Mahkememizce tüm dosya kapsamının değerlendirilmesi neticesinde; davacı tarafça sunulan Gayrimenkul Satış Temsilciliği ve Komisyon Sözleşmesinin taraflarının, davalı şirket ile davacı … olduğu, sözleşmede davacının, … adresinde bulunan 5971 ada 120 pafta 36 nolu parselde davalı adına kayıtlı gayrimenkullerin satışına aracılık etmek üzere tek yetkili olarak kabul edildiği, sözleşme sonunda temsilci ibaresi altında yalnızca imzanın olduğu, isim olmadığı, tarih belirtilmediği, sözleşmenin hiçbir yerinde dava dışı …’un davacının vekili olduğuna dair ibare bulunmadığı, davacının, dava dışı …’un kendisinin vekili olduğunu ve iş bu sözleşme ile üstlendiği gayrimenkul satışına aracılık işini kendisine vekaleten icra ettiğini iddia ettiği, bu iddiası kapsamında sunduğu …’a verilen vekaletnamenin 17/06/2014 tarihli olduğu, … tarafından … Tapu Müdürlüğü’ne davalı şirket adına yapılmış olan gayrimenkul bağımsız bölüm devrine dair başvuru belgesinin ilkinin 04/11/2014 tarihli olduğu, …’un 2014 yılı 12. ayında davalı şirket çalışanı olarak sigorta giriş kaydının yapıldığı ve 11/05/2015 tarihine kadar devam ettiği, her ne kadar … tanık olarak alınan beyanında, davacıya vekaleten satışlara aracılık faaliyetinde bulunduğunu ifade etmiş ise de resmi kayıtlara göre davalı şirketin çalışanı olduğu dönemde yine davalı şirket adına yapılan gayrimenkul satışına aracılık faaliyetinin davacıya vekaleten yapıldığının kabul edilemeyeceği kanaati ile beyanına itibar edilmemiştir.

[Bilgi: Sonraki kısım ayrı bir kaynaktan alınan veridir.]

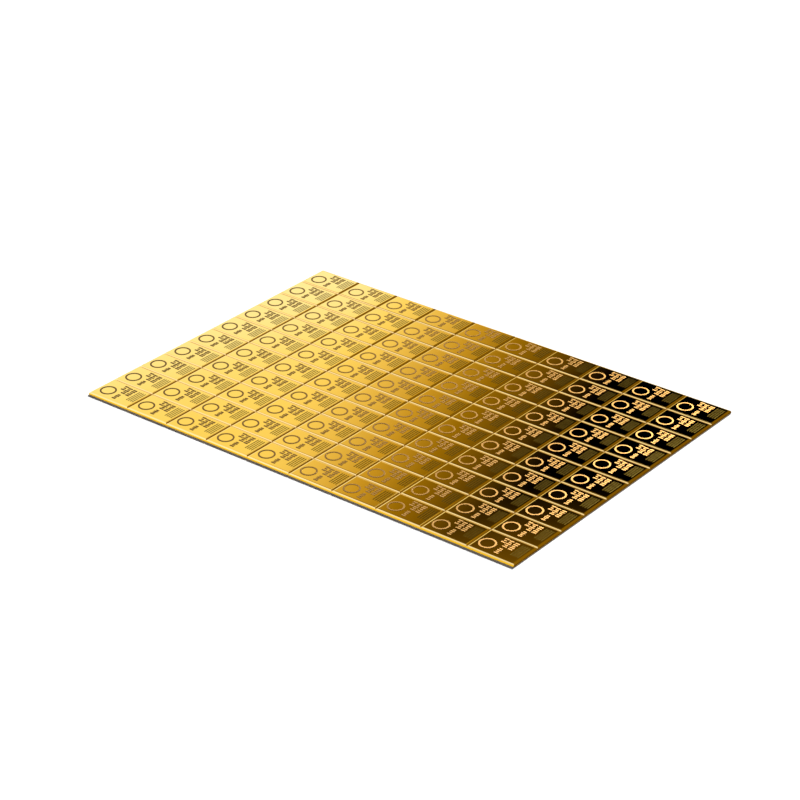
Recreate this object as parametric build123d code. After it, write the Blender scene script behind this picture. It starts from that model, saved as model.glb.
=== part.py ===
# A sheet of 100 small gold ingots, struck as one piece and scored so that each can be snapped off.
# Millimetres, +Z up. The origin is at the middle of the underside.
# +X runs along the long side, and the struck face looks up.
from build123d import *
import os

# Driving dimensions of the sheet
ingot_length = 11.5
ingot_width = 8.0
ingots_along = 10
ingots_across = 10
sheet_thickness = 0.58  # over the struck marks, which are too fine to model

# The score lines pressed into the struck face, which also form its outer bevel
score_width = 0.84
score_depth = 0.24
shoulder_width = 0.27
shoulder_drop = 0.085

# The finer score lines pressed into the back, opposite the first
back_score_width = 0.36
back_score_depth = 0.1
back_shoulder_width = 0.1
back_shoulder_drop = 0.03

# Sizes that follow from those above
sheet_length = ingot_length * ingots_along
sheet_width = ingot_width * ingots_across


def rolled_flank(root, face_height, outward, into_metal, score):
    """One side of a score: a straight flank from its root, then the shoulder that rolls into the flat face."""
    width, depth, rolled_width, rolled_drop = score
    root_height = face_height + into_metal * depth
    rim = (root + outward * width / 2, face_height)
    shoulder_foot = (rim[0] - outward * rolled_width, face_height + into_metal * rolled_drop)
    flank = Line((root, root_height), shoulder_foot)
    shoulder = TangentArc(rim, shoulder_foot, tangent=(-outward, 0))
    return [flank, shoulder], rim


def scored_face(pitch, count, face_height, into_metal, score):
    """The section's edge along one face of the sheet: a flat land on each ingot between two scores."""
    edges = []
    start = -pitch * count / 2
    for index in range(count):
        left_root = start + pitch * index
        left_side, left_rim = rolled_flank(left_root, face_height, 1, into_metal, score)
        right_side, right_rim = rolled_flank(left_root + pitch, face_height, -1, into_metal, score)
        edges += left_side + [Line(left_rim, right_rim)] + right_side
    return edges


def scored_section(pitch, count):
    """The whole section across one set of score lines, with a bevel of half a score at each end."""
    struck_score = (score_width, score_depth, shoulder_width, shoulder_drop)
    back_score = (back_score_width, back_score_depth, back_shoulder_width, back_shoulder_drop)
    half_span = pitch * count / 2
    struck_face = scored_face(pitch, count, sheet_thickness, -1, struck_score)
    back_face = scored_face(pitch, count, 0, 1, back_score)
    side_foot = back_score_depth
    side_head = sheet_thickness - score_depth
    sides = [Line((end, side_foot), (end, side_head)) for end in (-half_span, half_span)]
    return make_face(struck_face + back_face + sides)


# Where the two runs of score lines cross, the metal is what both sections leave
long_run = extrude(Plane.XZ * scored_section(ingot_length, ingots_along), sheet_width / 2, both=True)
cross_run = extrude(Plane.YZ * scored_section(ingot_width, ingots_across), sheet_length / 2, both=True)
scored_sheet = long_run & cross_run

os.makedirs("parts", exist_ok=True)
export_step(scored_sheet, "parts/scored_sheet.step")
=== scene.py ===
import math
import bmesh
import bpy
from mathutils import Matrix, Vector


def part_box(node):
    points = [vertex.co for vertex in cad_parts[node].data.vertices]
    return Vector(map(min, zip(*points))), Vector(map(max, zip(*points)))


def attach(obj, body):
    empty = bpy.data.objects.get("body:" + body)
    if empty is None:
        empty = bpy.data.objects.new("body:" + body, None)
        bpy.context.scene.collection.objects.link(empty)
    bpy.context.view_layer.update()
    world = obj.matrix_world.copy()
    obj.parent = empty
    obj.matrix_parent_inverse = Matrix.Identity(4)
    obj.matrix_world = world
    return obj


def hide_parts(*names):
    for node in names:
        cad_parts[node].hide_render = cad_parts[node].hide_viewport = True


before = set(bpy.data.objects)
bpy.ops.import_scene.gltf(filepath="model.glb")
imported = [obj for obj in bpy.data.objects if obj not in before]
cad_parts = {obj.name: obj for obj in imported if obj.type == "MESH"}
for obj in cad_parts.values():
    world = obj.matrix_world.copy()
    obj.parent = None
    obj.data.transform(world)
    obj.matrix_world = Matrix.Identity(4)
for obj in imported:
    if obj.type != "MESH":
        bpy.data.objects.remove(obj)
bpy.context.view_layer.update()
sheetLow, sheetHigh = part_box("scored_sheet")
mm = 0.001

# the grid of ingots, fitted to the sheet's box in the frame
grid = {
    "along": 10,
    "across": 10,
}
grid["pitchX"] = (sheetHigh.x - sheetLow.x) / grid["along"]
grid["pitchY"] = (sheetHigh.y - sheetLow.y) / grid["across"]
reliefHeight = 0.04 * mm  # how far the struck marks stand above the polished face
fieldHeight = sheetHigh.z - reliefHeight
markFoot = fieldHeight - 0.004 * mm  # the marks' sides reach a little into the metal
cornerSigns = ((-1, -1), (1, -1), (1, 1), (-1, 1))


class Signal:
    # one output of a node; sums written on it add Math nodes
    def __init__(self, tree, socket):
        self.tree = tree
        self.socket = socket

    def maths(self, operation, *values):
        return self.tree.add("ShaderNodeMath", {"operation": operation}, dict(enumerate(values)))

    def __add__(self, other):
        return self.maths("ADD", self, other)

    def __radd__(self, other):
        return self.maths("ADD", other, self)

    def __sub__(self, other):
        return self.maths("SUBTRACT", self, other)

    def __rsub__(self, other):
        return self.maths("SUBTRACT", other, self)

    def __mul__(self, other):
        return self.maths("MULTIPLY", self, other)

    def __rmul__(self, other):
        return self.maths("MULTIPLY", other, self)

    def __truediv__(self, other):
        return self.maths("DIVIDE", self, other)

    def __rtruediv__(self, other):
        return self.maths("DIVIDE", other, self)

    def __abs__(self):
        return self.maths("ABSOLUTE", self)

    def atLeast(self, other):
        return self.maths("MAXIMUM", self, other)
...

Davacı adına … tarafından …’a yapılan özel telefon hattı başvurusunun 26/05/2015 tarihli olduğu, her ne kadar davalı şirketin internet sayfasında davacı adına verilen özel telefon hattı iletişim numarası olarak bildirilmiş ise de, telefon hattının veriliş tarihinin … tarafından bağımsız bölüm devrine dair yapılan 15/05/2015 tarihli en son başvurudan sonra olduğu ve davacının …’un aracılığı ile davalı şirkete ait gayrimenkul satış faaliyetine aracılık ettiğini ve komisyona hak kazandığını ispat edemediği anlaşılmakla ispatlanamayan davanın reddine dair aşağıdaki şekilde karar verilmiştir.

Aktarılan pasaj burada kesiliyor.